In most of the United States, DNA that is "abandoned", such as
that found on a licked stamp or envelope, coffee cup, cigarette, chewing
gum, household trash, or hair that has fallen on a public sidewalk, may
legally be collected and sequenced by anyone, including the police,
private investigators, political opponents, or people involved in
paternity disputes. As of 2013, eleven states have laws that can be
interpreted to prohibit "DNA theft".
Ethical issues have also been raised by the increasing use of
genetic variation screening, both in newborns, and in adults by
companies such as 23andMe. It has been asserted that screening for genetic variations can be harmful, increasing anxiety in individuals who have been found to have an increased risk of disease.
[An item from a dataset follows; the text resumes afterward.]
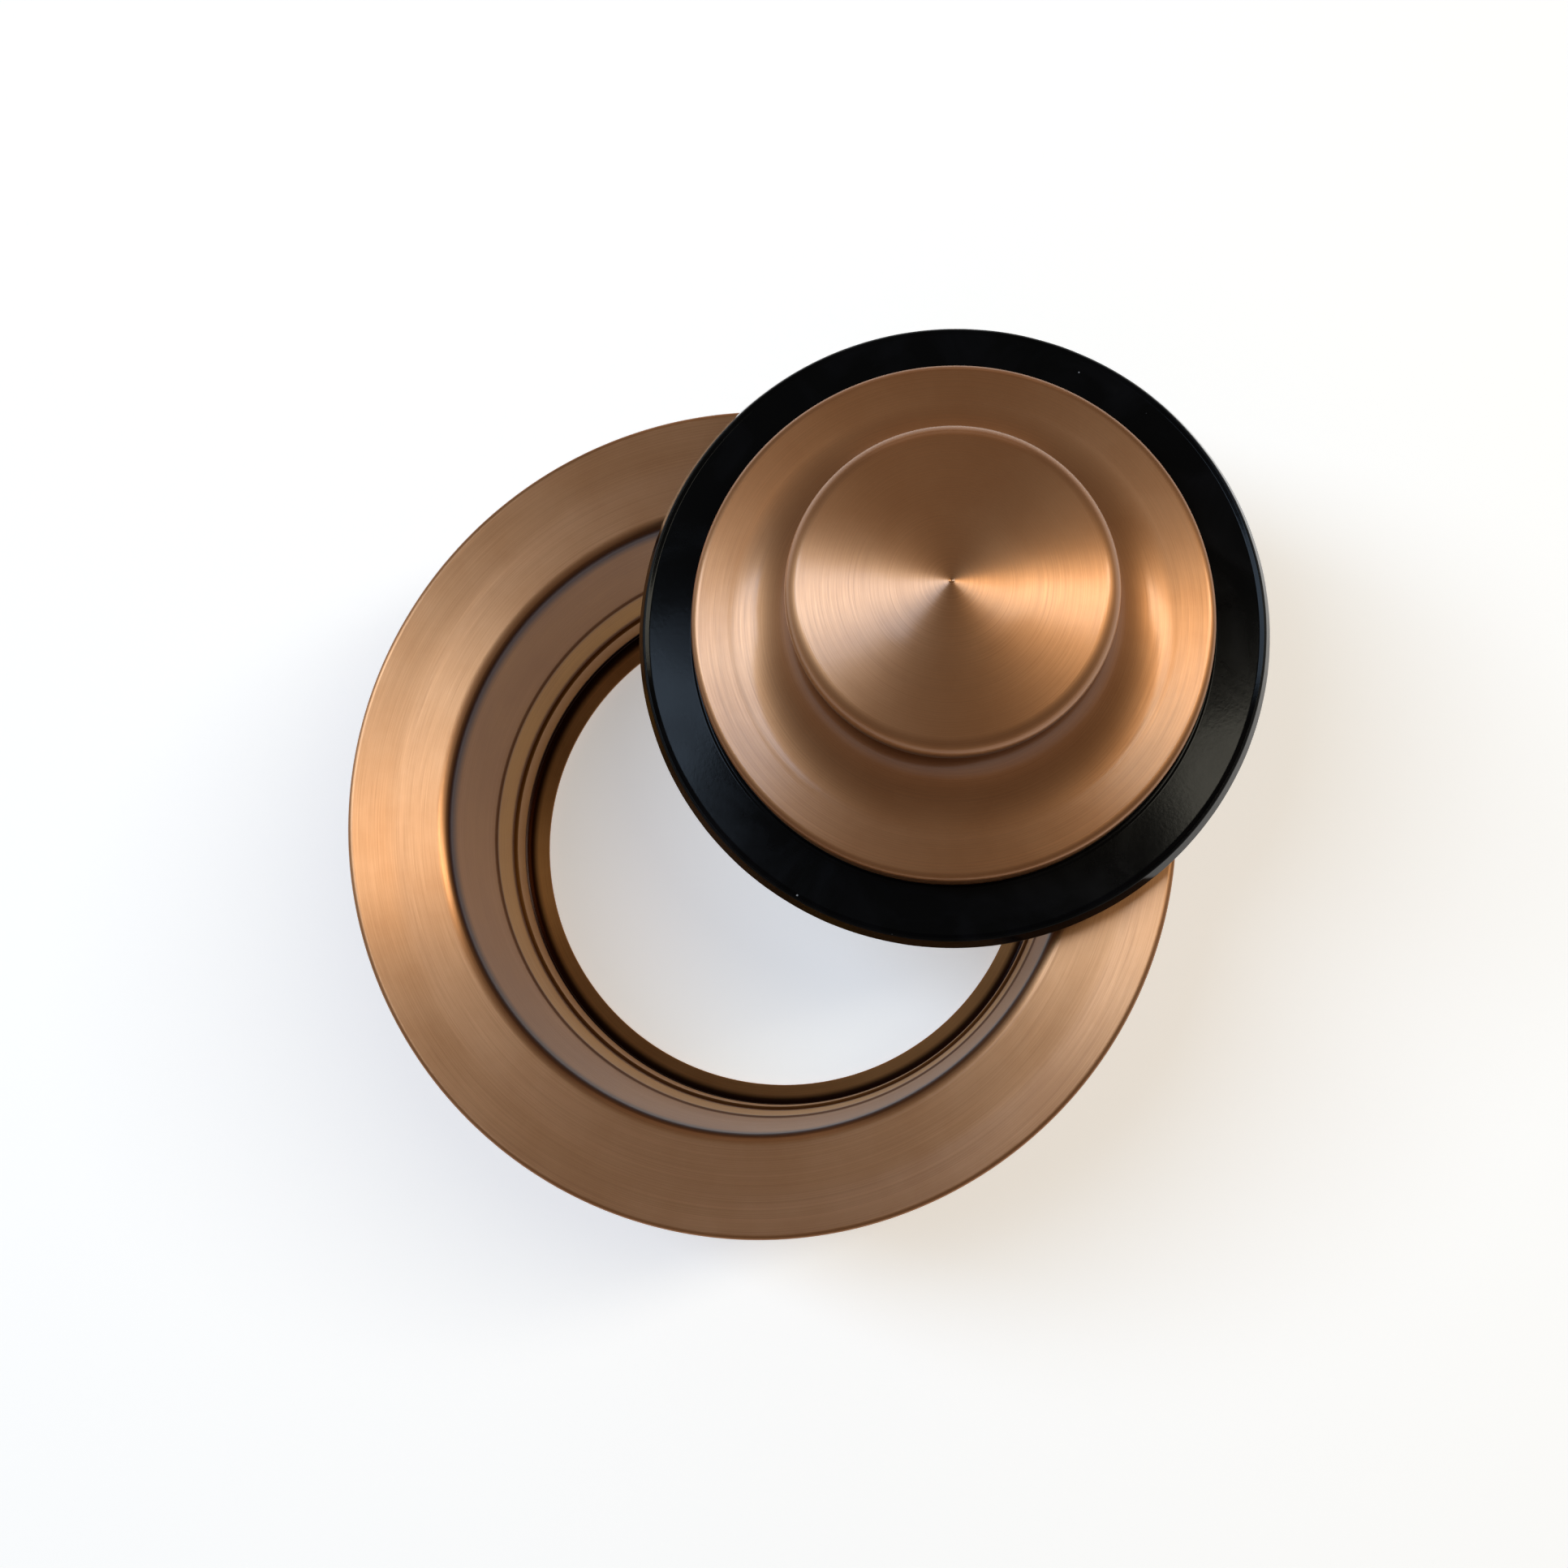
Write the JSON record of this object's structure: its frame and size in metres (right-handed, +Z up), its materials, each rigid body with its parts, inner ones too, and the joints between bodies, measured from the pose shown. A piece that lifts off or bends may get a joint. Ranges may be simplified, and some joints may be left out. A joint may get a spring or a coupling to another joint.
{
  "type": "sink flange and stopper",
  "caption": "Garbage disposal sink flange in brushed antique copper, with a knobbed stopper on a black rubber seal lying over the edge of its throat.",
  "frame": {"origin": "middle of the whole set's box, on the surface the flange stands on", "axes": "+Z up along the neck's axis; +X and +Y point to the right and to the back, and the stopper lies towards both"},
  "size_m": [0.1267, 0.1242, 0.0885],
  "materials": {
    "antique_copper": "brushed antique copper plate on brass",
    "black_rubber": "moulded, slightly glossy",
    "stainless_steel": "bright fastener steel"
  },
  "bodies": {
    "flange": {"sink_flange": "antique_copper"},
    "slider": {"backing_washer": "stainless_steel", "lock_washer": "stainless_steel"},
    "stopper": {"stopper_cap": "antique_copper", "stopper_seal": "black_rubber", "centre_stud": "stainless_steel", "hex_nut": "stainless_steel"}
  },
  "joints": [
    {"name": "stopper_slide", "type": "slide", "parent": "flange", "child": "slider", "axis": [-0.7384, -0.669, -0.085], "range_m": [0, 0.03646]},
    {"name": "stopper_turn", "type": "hinge", "parent": "slider", "child": "stopper", "pos_m": [0.02072, 0.01945, 0.053], "axis": [0, 0, 1], "continuous": true}
  ]
}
For example, in one case noted in Time, doctors screening an ill baby for genetic variants chose not to inform the parents of an unrelated variant linked to dementia due to the harm it would cause to the parents. However, a 2011 study in The New England Journal of Medicine has shown that individuals undergoing disease risk profiling did not show increased levels of anxiety. Also, the development of Next Generation sequencing technologies such
as Nanopore based sequencing has also raised further ethical concerns.